Anyone have any tips or tricks for getting the hot pot out easily. I keep getting burned because there is no handle and it is so cumbersome with the potholder. I sure wish they had created a handle for it. I remember in the presentation WP had issues with this , too. Hopefully some of you smart ladies have found a handy solution you might be willing to share. Thanks in advance!


Channel-lock pliers

Super Contributor
Posts: 326
Registered: ‎03-09-2010

Ladies - my first experience with rice cooking (white, long grain), the rice came out sticky & I want fluffy. I rinsed the rice good, but may have used too much - can't get the measurements straight. Do you use the scoop to measure it or the cup? It tried to boil over a little bit, so think I might have just put too much in the pot. How do I get "fluffy" rice?

I'm going to try a 3 egg omelet with a little shredded cheese & little pieces of cooked sausage later for lunch.

Any advice would be appreciated!

Trusted Contributor
Posts: 1,706
Registered: ‎03-11-2010

Hmmmmm - has anyone had good luck making the rice pudding (page 82 of the cookbook)? Mine was a total failure - all the milk boiled out and the rice was just plain and crunchy with no liquid. Any ideas? I followed the recipe exactly, using 1 1/4 cup almond milk as listed.
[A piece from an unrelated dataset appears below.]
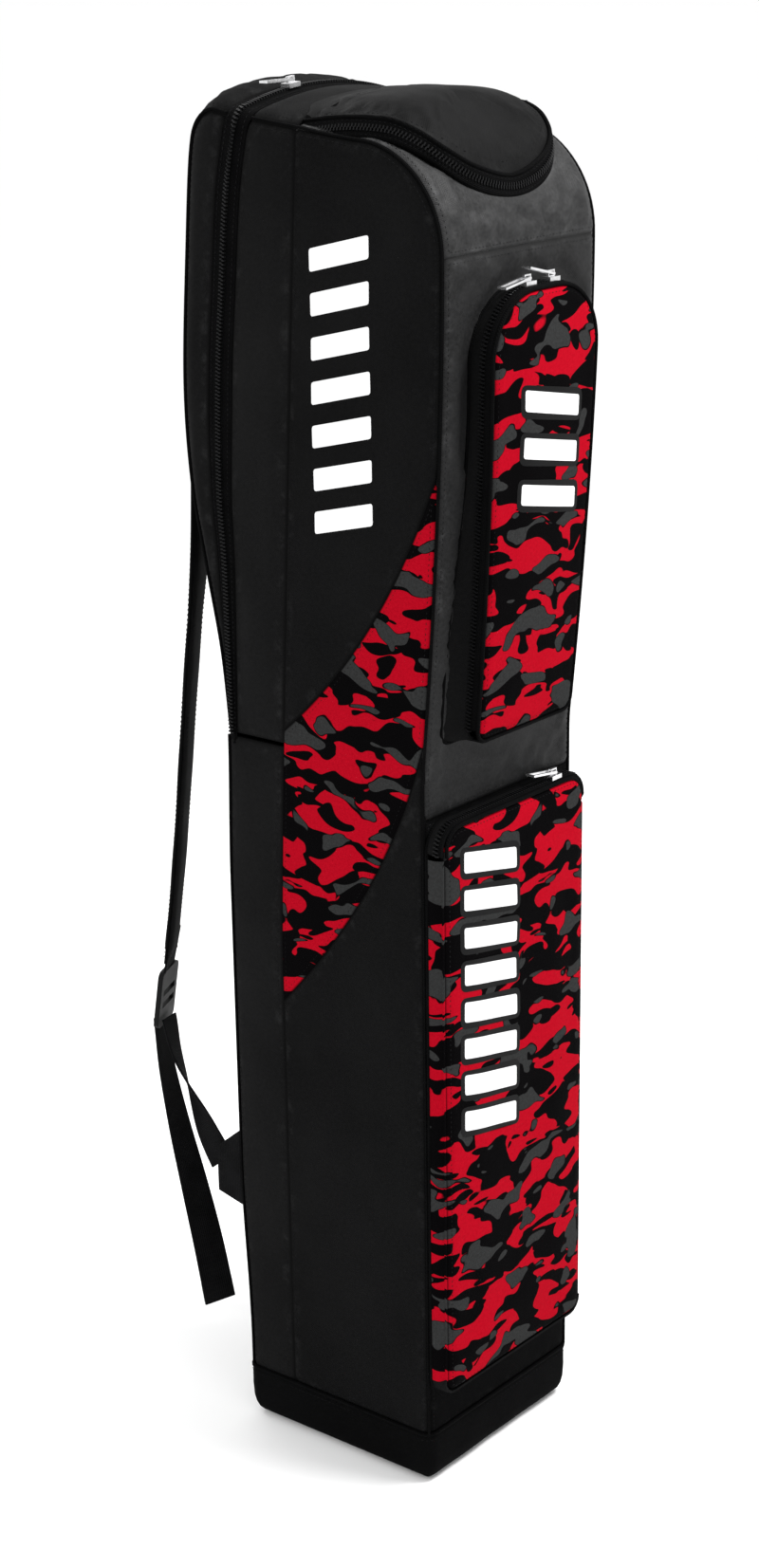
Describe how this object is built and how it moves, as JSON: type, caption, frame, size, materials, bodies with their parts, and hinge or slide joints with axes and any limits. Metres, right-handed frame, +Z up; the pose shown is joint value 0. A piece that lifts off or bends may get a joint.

Have been planning to make the mac and cheese this weekend. Now second guessing purchase. . .

Honored Contributor
Posts: 9,012
Registered: ‎03-09-2010
On 2/21/2015 Havarti said:

Anyone have any tips or tricks for getting the hot pot out easily. I keep getting burned because there is no handle and it is so cumbersome with the potholder. I sure wish they had created a handle for it. I remember in the presentation WP had issues with this , too. Hopefully some of you smart ladies have found a handy solution you might be willing to share. Thanks in advance!


I have found it easy to get out just with potholders. I know I was concerned because Wolfgang seemed to have a lot of trouble with it in the presentations.

Trusted Contributor
Posts: 1,706
Registered: ‎03-11-2010

Update - the mac and cheese turned out perfectly. I will keep experimenting to see what the problem was with the rice pudding.

And I also use pot holders to get the pot out.

Honored Contributor
Posts: 9,012
Registered: ‎03-09-2010

My latest was placing ravioli in the pot and adding sauce from a jar. The ravioli was purchased fresh and cooked for dinner the night before. Saved a portion for the next night. Heated the ravioli and sauce to just the right temperature. Warm all the way through and no splatters like may have happened in the microwave. Plus I could walk away and not tend to it. This little rice cooker sure is working well for me.